I have two kinds of patients that come to my clinic: those who want a quick fix with no effort on their part or change in their lifestyle, and those who want a more permanent solution and actually want to make an investment in their future health. Long-term solutions can only be met by concentrating on the root cause, not by simply focusing on the symptoms alone.
How much we feel pain is governed by our beliefs and moods, as our joint psychology/biology (physiology) affects every cell in our body. What we don’t know about pain will hurt us, but the body is always attempting to regulate pain impulses and to heal. With improved knowledge, we can work with – rather than against – this process and, in turn, feel less pain.
How Pain Works
So, how does pain work? We have myriad tiny receptors inside us – sensing touch, pressure, temperature, and pain – which pass information to our sensory nerves. These pain impulses travel up the dorsal horn of the spinal cord, and here is where you get your first chance to reduce your pain level – at the pain gate. If the pain gets through the gate, it heads onto the thalamus, which acts like a router and – simply speaking – makes three ‘phone calls’, one to the sensory cortex (which interprets the nature of the pain), one to the mammalian amygdala (which assesses the level of fear, is the emotional centre, and which decides if the body needs to shut down digestion, cell division, circulation etc.), and one to the cortex (which is in charge of the human decision-making process). Hence our minds really do decide, like a panel of judges, how much pain is appropriate for us to experience at any one time. Pain is then translated into how much we hurt. If we return to the gating mechanism, you can close the gate at the pain’s entry point into the brain by doing several things.

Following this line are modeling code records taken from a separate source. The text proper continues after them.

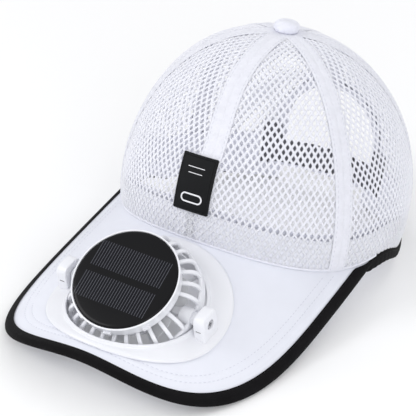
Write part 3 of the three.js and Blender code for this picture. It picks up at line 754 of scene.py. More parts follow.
class CapSizes(bpy.types.PropertyGroup):
    """Sizes of the cap's cloth work."""
    net_across: FloatProperty(name="Net pitch across", description="From hole to hole along a row",
                              default=0.0044, unit="LENGTH", precision=4)
    net_up: FloatProperty(name="Net pitch up", description="From hole to hole up a column",
                          default=0.0065, unit="LENGTH", precision=4)
    hole_across: FloatProperty(name="Hole width", description="Width of one hole of the net",
                               default=0.00212, unit="LENGTH", precision=4)
    hole_up: FloatProperty(name="Hole height", description="Height of one hole of the net",
                           default=0.00335, unit="LENGTH", precision=4)
    yarn: FloatProperty(name="Net thickness", description="Thickness of the net cloth",
                        default=0.0011, unit="LENGTH", precision=4)
    front_band: FloatProperty(name="Front band", description="Width of the band on the front seam",
                              default=0.0142, unit="LENGTH", precision=4)
    side_band: FloatProperty(name="Side band", description="Width of the bands on the other seams",
                             default=0.0122, unit="LENGTH", precision=4)
    stitch: FloatProperty(name="Stitch", description="Length of one stitch",
                          default=0.0023, unit="LENGTH", precision=4)


class FanSizes(bpy.types.PropertyGroup):
    """Sizes of the fan head's details."""
    ribs: IntProperty(name="Ribs", description="Places for ribs round the cage", default=28, min=8, max=60)
    blades: IntProperty(name="Blades", description="Blades of the impeller", default=7, min=3, max=12)
    blade_thick: FloatProperty(name="Blade thickness", description="Thickness of a blade at its root",
                               default=0.0013, unit="LENGTH", precision=4)
    cell_lines: IntProperty(name="Collector lines", description="Fine lines across the solar cells",
                            default=28, min=4, max=60)
    spokes: IntProperty(name="Guard spokes", description="Spokes of the guard below the fan", default=8,
                        min=4, max=24)


class CapColours(bpy.types.PropertyGroup):
    """Colours of the cap."""
    net: FloatVectorProperty(name="Net", description="Colour of the net yarn",
                             subtype="COLOR", size=4, min=0, max=1, default=linear(219, 220, 229))
    cloth: FloatVectorProperty(name="Bands", description="Colour of the bands, facing and button",
                               subtype="COLOR", size=4, min=0, max=1, default=linear(233, 234, 244))
    peak: FloatVectorProperty(name="Peak", description="Colour of the peak's cloth",
                              subtype="COLOR", size=4, min=0, max=1, default=linear(229, 231, 240))
    binding: FloatVectorProperty(name="Bindings", description="Colour of the black bindings",
                                 subtype="COLOR", size=4, min=0, max=1, default=linear(17, 16, 18))
    thread: FloatVectorProperty(name="Thread", description="Colour of the white sewing thread",
                                subtype="COLOR", size=4, min=0, max=1, default=linear(205, 206, 218))
    # Painted fill light: the black straps get a mid grey, which stands in for light in the shade inside the
    # back of the crown.
    strap: FloatVectorProperty(name="Straps", description="Colour of the straps at the back",
                               subtype="COLOR", size=4, min=0, max=1, default=linear(104, 104, 109))
    rubber: FloatVectorProperty(name="Label", description="Colour of the rubber label",
                                subtype="COLOR", size=4, min=0, max=1, default=linear(19, 20, 22))
    print_white: FloatVectorProperty(name="Label outline", description="Colour of the outline on the label",
                                     subtype="COLOR", size=4, min=0, max=1, default=linear(232, 232, 236))
    plastic: FloatVectorProperty(name="Plastic", description="Colour of the moulded fan parts",
                                 subtype="COLOR", size=4, min=0, max=1, default=linear(232, 233, 238))
    blades: FloatVectorProperty(name="Blades", description="Colour of the impeller and the motor",
                                subtype="COLOR", size=4, min=0, max=1, default=linear(214, 215, 218))
    glaze: FloatVectorProperty(name="Solar face", description="Colour of the solar disc",
                               subtype="COLOR", size=4, min=0, max=1, default=linear(17, 17, 19))
    cell_line: FloatVectorProperty(name="Collector lines", description="Colour of the cells' fine lines",
                                   subtype="COLOR", size=4, min=0, max=1, default=linear(92, 94, 100))


def cap_sizes():
    """The cap's sizes in millimetres."""
    sizes = bpy.context.scene.cap_sizes
    names = ("net_across", "net_up", "hole_across", "hole_up", "yarn", "front_band", "side_band", "stitch")
    return {name: getattr(sizes, name) * 1000 for name in names}


# Pieces


class MakeNet(bpy.types.Operator):
    """Makes the six net panels of the crown, strand by strand"""
    bl_idname = "cap.make_net"
    bl_label = "Net panels"

    def execute(self, context):
        sizes = cap_sizes()
        names = {30: "front_left", 90: "side_left", 150: "back_left",
                 -30: "front_right", -90: "side_right", -150: "back_right"}
        for middle, name in names.items():
            skin = net_panel(middle, sizes)
            make(f"net_{name}", skin, "net", "cap", [f"panel_{name}"], 75, weld=False)
        return {"FINISHED"}


def gore_table(middle):
    """Climb, radius and way up the middle line of a panel."""
    climbs = np.linspace(0, tip_climb(), 500)
    return climbs, crown_radius(middle, climbs), lengths(crown_face(middle, climbs))


def gore_place(middle, table, flat):
    """Angle and climb of flat places on a panel, measured across its middle line and up it."""
    climbs, radii, reach = table
    climb = np.interp(flat[..., 1], reach, climbs)
    radius = np.interp(flat[..., 1], reach, radii)
    return middle + np.degrees(flat[..., 0] / radius), climb


def arch_distance(points):
    """How far a point of the back lies outside the arch's edge."""
    x, z = np.abs(points[..., 0]), points[..., 2]
    return np.where(z < ARCH_SPRING, x - ARCH_HALF, np.hypot(x, z - ARCH_SPRING) - ARCH_HALF)


def net_cells(middle, table, sizes):
    """Middles of the net's cells on a flat panel, as far as the bands, the button and the arch."""
    climbs, radii, reach = table
    across, up = sizes["net_across"], sizes["net_up"]
    half = int(CROWN_X / across) + 1
    columns = np.arange(-half, half + 1)
    rows = range(int(reach[-1] / (up / 2)) + 1)
    cells = np.concatenate([
        np.stack([(columns + 0.5 * (row % 2)) * across, np.full(len(columns), row * up / 2)], -1)
        for row in rows
    ])
    radius = np.interp(cells[:, 1], reach, radii)
    edge = np.radians(GORE_TURN / 2) * radius
    limit = edge - sizes["side_band"] / 2 + NET_TUCK
    if abs(middle) < GORE_TURN:
        bow = seam_bow(np.interp(cells[:, 1], reach, climbs)) * -np.sign(middle)
        below_label = cells[:, 1] < NET_FRONT_OPEN
        covered = np.where(below_label, across * NET_FRONT_TUCK, sizes["front_band"] / 2)
        limit = np.where(cells[:, 0] * middle < 0, edge + bow - covered, limit)
    keep = (np.abs(cells[:, 0]) < limit + across * 0.75) & (radius > NET_INNER)
    if abs(middle) > 2 * GORE_TURN:
        keep &= arch_distance(crown_face(*gore_place(middle, table, cells))) > 1.2
    return cells[keep]


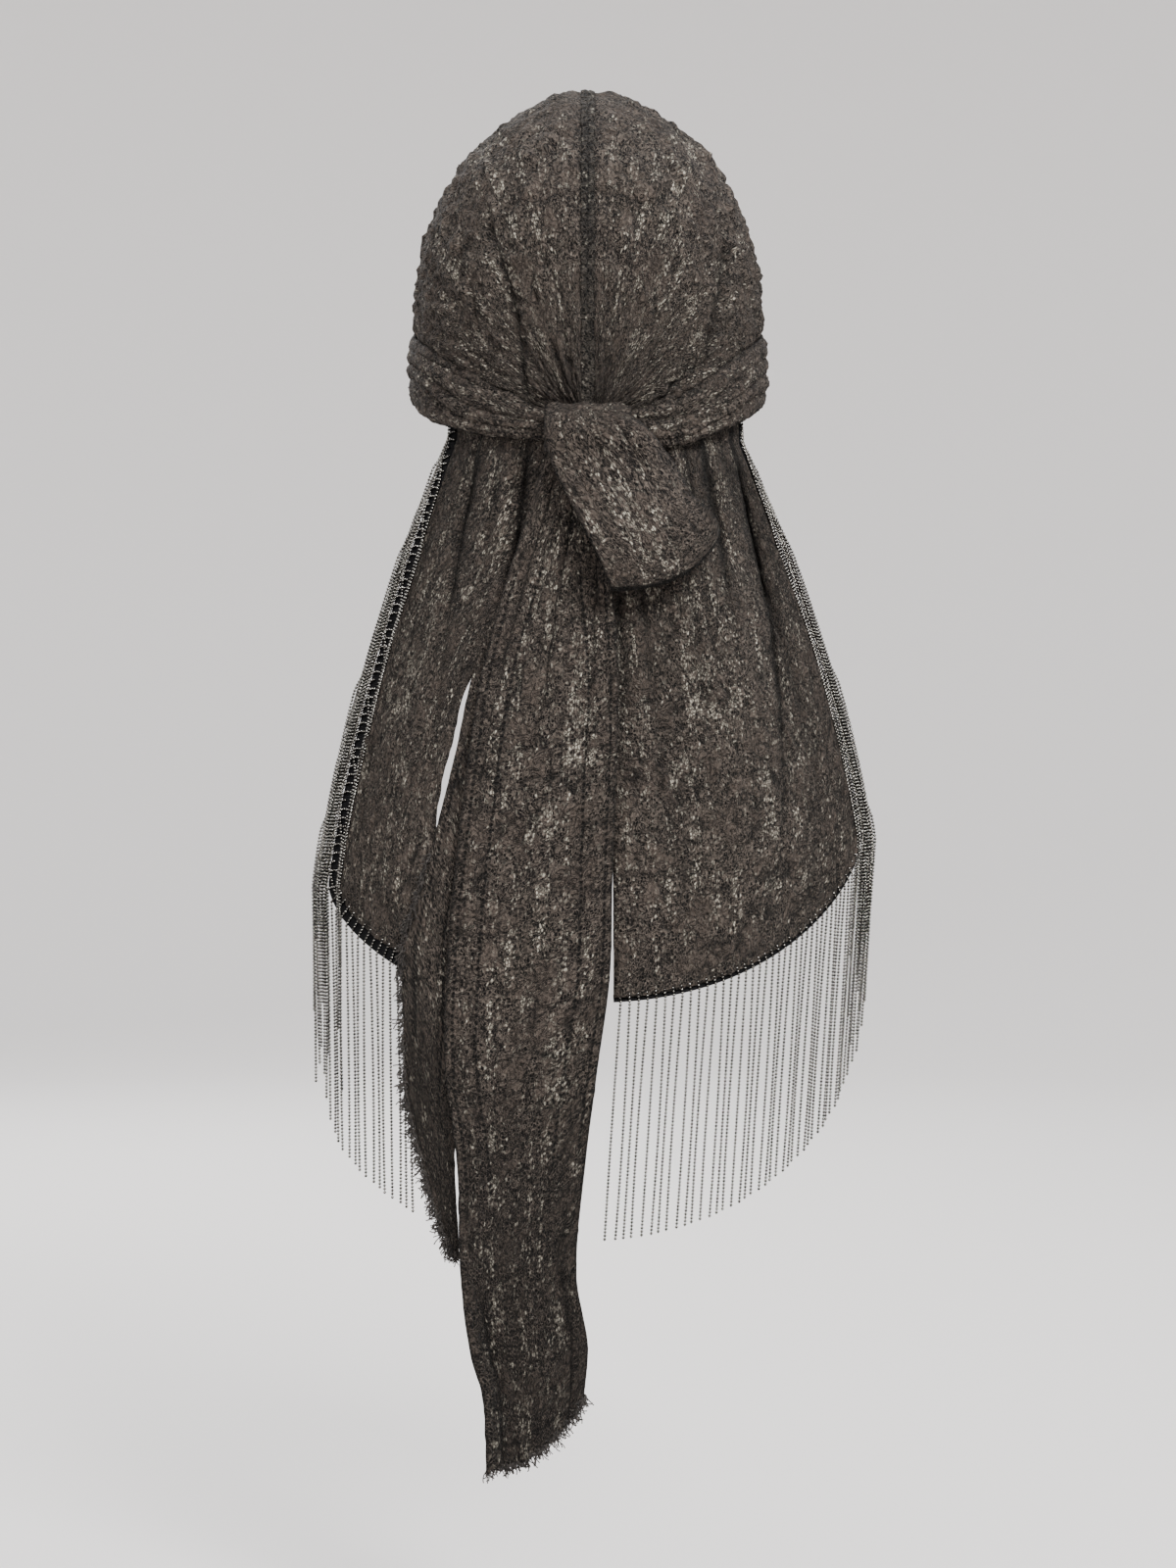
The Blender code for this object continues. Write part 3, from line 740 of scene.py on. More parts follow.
@dataclass(frozen=True)
class LaceFinish:
    """Crinkled lace: a net with pale and dark cells, leaf motifs and fine puckers."""

    name: str = "crinkled_lace"
    thread: tuple[float, float, float] = (0.022, 0.018, 0.015)
    thread_light: tuple[float, float, float] = (0.124, 0.101, 0.083)
    motif: tuple[float, float, float] = (0.062, 0.047, 0.038)
    shadow: tuple[float, float, float] = (0.004, 0.0035, 0.003)
    speck: tuple[float, float, float] = (0.42, 0.39, 0.32)
    motif_amount: float = 0.75
    cell: float = 0.00115
    thread_width: float = 0.15
    motif_spacing: float = 0.024
    roughness: float = 0.85
    net_rise: float = 0.00030
    motif_rise: float = 0.00050
    crinkle_rise: float = 0.00115

    def build(self, effects: SharedEffects) -> bpy.types.Material:
        """Makes the material.

        Args:
            effects: The shared node groups.

        Returns:
            The lace material.
        """
        material = bpy.data.materials.new(self.name)
        material.use_nodes = True
        graph = Graph(material.node_tree)
        grain = graph.node("ShaderNodeUVMap", uv_map=GRAIN).outputs["UV"]
        pale = graph.node("ShaderNodeAttribute", attribute_name="pale").outputs["Fac"]
        open_net_shade = graph.node("ShaderNodeAttribute", attribute_name="open").outputs["Fac"]
        row = graph.node("ShaderNodeAttribute", attribute_name="row").outputs["Fac"]
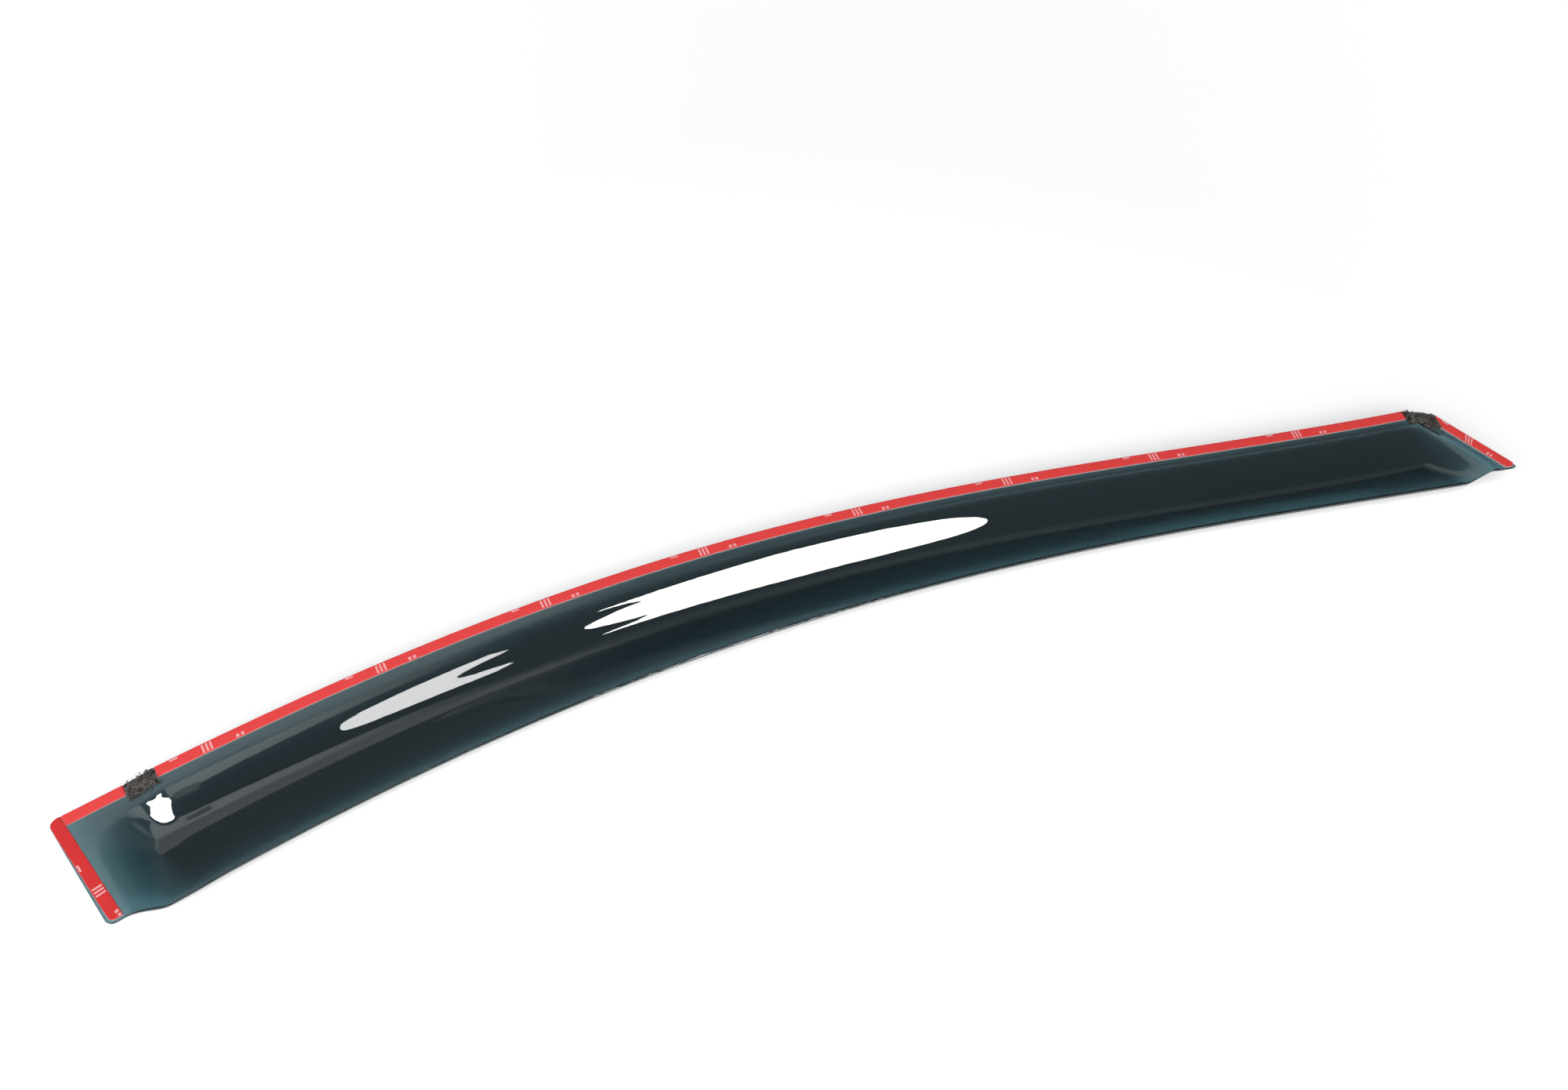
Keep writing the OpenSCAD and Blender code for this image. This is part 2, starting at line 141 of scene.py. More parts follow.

While we will explore these concepts in more depth in the individual blogs, they can include: having a massage, getting the right amount and the right type of sleep, undergoing acupuncture, eating nutritious food and making the correct use of supplements, going to reiki and meditation sessions, evaluating your lifestyle, understanding your natural biorhythms, taking part in regular exercise, getting your posture right, using a TENS device, undergoing hypnosis, drinking plenty of water, doing breathing exercises, and making sure you get enough laughter and meaningful, loving relationships into each and every day.